_Objective_
Repeat only the lines running from the beginning of the material through the line that contains "# so that the".

>> begin

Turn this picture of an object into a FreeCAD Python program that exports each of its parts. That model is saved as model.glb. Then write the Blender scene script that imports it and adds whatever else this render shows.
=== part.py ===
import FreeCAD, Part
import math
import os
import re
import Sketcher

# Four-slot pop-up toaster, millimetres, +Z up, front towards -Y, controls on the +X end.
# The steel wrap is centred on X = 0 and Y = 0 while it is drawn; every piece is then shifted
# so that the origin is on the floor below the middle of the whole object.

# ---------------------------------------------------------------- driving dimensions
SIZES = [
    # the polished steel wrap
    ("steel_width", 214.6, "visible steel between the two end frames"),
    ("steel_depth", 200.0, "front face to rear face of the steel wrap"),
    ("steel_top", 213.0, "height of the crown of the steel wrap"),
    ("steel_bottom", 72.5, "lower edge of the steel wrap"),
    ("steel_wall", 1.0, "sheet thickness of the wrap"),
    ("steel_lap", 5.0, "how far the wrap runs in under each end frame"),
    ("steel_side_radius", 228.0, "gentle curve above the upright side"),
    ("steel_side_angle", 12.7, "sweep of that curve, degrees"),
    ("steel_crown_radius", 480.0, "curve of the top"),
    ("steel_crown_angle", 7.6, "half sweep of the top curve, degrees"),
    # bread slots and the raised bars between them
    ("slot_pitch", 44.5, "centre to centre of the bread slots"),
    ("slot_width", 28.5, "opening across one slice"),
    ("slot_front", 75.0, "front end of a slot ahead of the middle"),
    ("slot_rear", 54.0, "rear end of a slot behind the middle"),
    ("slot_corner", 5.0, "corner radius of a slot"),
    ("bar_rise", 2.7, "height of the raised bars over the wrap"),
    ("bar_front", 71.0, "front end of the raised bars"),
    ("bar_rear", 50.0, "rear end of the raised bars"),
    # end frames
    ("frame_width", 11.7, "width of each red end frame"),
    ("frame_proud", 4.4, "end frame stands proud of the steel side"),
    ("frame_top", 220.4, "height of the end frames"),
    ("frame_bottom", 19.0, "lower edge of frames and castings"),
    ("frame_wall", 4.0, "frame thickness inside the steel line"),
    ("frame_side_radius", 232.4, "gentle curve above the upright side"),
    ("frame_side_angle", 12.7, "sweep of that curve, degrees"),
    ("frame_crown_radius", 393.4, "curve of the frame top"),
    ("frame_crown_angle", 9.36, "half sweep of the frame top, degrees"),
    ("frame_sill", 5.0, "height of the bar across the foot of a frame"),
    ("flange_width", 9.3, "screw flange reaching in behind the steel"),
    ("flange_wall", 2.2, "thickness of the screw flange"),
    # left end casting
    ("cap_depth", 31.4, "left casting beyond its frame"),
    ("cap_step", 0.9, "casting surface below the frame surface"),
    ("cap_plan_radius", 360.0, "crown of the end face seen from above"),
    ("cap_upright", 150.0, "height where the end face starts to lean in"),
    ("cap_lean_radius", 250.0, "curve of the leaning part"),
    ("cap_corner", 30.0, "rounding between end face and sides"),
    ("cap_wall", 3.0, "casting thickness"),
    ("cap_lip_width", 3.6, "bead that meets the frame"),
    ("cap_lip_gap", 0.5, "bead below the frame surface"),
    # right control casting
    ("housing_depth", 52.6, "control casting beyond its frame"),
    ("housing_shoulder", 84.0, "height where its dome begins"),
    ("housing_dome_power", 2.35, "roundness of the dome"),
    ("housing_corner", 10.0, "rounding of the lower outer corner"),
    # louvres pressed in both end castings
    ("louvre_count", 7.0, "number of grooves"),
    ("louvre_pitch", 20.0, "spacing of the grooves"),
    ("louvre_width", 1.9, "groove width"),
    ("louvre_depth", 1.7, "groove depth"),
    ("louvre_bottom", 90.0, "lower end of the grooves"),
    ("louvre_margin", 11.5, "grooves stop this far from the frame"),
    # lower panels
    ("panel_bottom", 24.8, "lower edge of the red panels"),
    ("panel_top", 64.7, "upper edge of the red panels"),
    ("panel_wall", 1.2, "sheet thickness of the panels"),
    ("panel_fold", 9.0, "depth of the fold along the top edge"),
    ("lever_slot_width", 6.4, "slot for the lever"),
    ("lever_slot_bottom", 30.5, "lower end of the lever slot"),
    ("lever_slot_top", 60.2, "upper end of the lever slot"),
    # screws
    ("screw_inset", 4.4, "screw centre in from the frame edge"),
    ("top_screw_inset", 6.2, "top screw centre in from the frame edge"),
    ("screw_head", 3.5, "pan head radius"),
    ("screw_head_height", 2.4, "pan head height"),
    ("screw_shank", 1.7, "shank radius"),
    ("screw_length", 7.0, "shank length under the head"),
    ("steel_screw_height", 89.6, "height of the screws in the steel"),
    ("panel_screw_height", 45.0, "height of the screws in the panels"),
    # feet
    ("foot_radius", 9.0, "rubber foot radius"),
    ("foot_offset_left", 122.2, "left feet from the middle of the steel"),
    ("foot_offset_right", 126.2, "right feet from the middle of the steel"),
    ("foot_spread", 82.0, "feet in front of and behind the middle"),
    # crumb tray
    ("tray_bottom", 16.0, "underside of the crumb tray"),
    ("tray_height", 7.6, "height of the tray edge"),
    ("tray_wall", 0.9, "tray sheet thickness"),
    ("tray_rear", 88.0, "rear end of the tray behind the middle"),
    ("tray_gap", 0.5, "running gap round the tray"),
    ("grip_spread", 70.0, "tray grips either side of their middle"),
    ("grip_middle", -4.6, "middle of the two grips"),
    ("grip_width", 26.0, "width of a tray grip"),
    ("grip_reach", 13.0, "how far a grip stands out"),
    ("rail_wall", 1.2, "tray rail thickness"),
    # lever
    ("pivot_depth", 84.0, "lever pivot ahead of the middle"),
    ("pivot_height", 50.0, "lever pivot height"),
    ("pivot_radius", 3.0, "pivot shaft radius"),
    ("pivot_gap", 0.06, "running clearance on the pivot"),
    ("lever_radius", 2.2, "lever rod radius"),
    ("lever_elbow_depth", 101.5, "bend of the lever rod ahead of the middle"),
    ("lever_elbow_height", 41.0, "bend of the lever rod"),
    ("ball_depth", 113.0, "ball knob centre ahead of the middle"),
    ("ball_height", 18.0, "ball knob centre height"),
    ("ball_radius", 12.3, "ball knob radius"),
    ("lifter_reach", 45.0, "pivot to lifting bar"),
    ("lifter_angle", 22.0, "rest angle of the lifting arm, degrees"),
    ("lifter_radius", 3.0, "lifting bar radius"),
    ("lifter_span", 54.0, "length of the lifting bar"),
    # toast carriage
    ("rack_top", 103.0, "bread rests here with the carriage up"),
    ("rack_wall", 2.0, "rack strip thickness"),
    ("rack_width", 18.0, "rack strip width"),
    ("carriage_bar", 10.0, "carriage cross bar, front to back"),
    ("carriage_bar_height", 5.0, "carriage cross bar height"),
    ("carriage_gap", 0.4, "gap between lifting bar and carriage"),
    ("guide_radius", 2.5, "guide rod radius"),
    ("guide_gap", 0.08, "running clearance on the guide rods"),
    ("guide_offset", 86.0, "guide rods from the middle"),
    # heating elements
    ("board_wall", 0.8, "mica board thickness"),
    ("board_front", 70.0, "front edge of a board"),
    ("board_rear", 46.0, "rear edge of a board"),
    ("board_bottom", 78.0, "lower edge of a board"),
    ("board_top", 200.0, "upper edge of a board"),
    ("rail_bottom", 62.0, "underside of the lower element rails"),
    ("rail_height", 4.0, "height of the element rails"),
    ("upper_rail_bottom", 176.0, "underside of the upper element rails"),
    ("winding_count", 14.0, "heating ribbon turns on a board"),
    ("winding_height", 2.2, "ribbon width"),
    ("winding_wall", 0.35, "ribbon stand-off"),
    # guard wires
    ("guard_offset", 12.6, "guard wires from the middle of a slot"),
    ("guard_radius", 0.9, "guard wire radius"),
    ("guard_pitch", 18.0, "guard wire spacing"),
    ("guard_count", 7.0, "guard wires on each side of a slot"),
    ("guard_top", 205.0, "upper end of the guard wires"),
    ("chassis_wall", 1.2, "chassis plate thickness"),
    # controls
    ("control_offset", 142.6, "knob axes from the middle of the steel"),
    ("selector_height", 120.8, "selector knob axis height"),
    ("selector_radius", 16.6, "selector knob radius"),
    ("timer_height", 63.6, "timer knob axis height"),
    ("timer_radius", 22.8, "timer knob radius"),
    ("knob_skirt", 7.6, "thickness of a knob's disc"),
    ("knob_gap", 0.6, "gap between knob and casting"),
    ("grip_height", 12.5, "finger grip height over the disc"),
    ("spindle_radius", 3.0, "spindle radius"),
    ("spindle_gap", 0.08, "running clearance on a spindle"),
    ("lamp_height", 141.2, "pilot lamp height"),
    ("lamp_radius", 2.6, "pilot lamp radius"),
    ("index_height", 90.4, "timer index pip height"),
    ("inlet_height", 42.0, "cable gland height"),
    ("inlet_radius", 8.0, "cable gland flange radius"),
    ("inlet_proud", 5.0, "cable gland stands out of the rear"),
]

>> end

_The response_
Turn this picture of an object into a FreeCAD Python program that exports each of its parts. That model is saved as model.glb. Then write the Blender scene script that imports it and adds whatever else this render shows.
=== part.py ===
import FreeCAD, Part
import math
import os
import re
import Sketcher

# Four-slot pop-up toaster, millimetres, +Z up, front towards -Y, controls on the +X end.
# The steel wrap is centred on X = 0 and Y = 0 while it is drawn; every piece is then shifted
# so that the origin is on the floor below the middle of the whole object.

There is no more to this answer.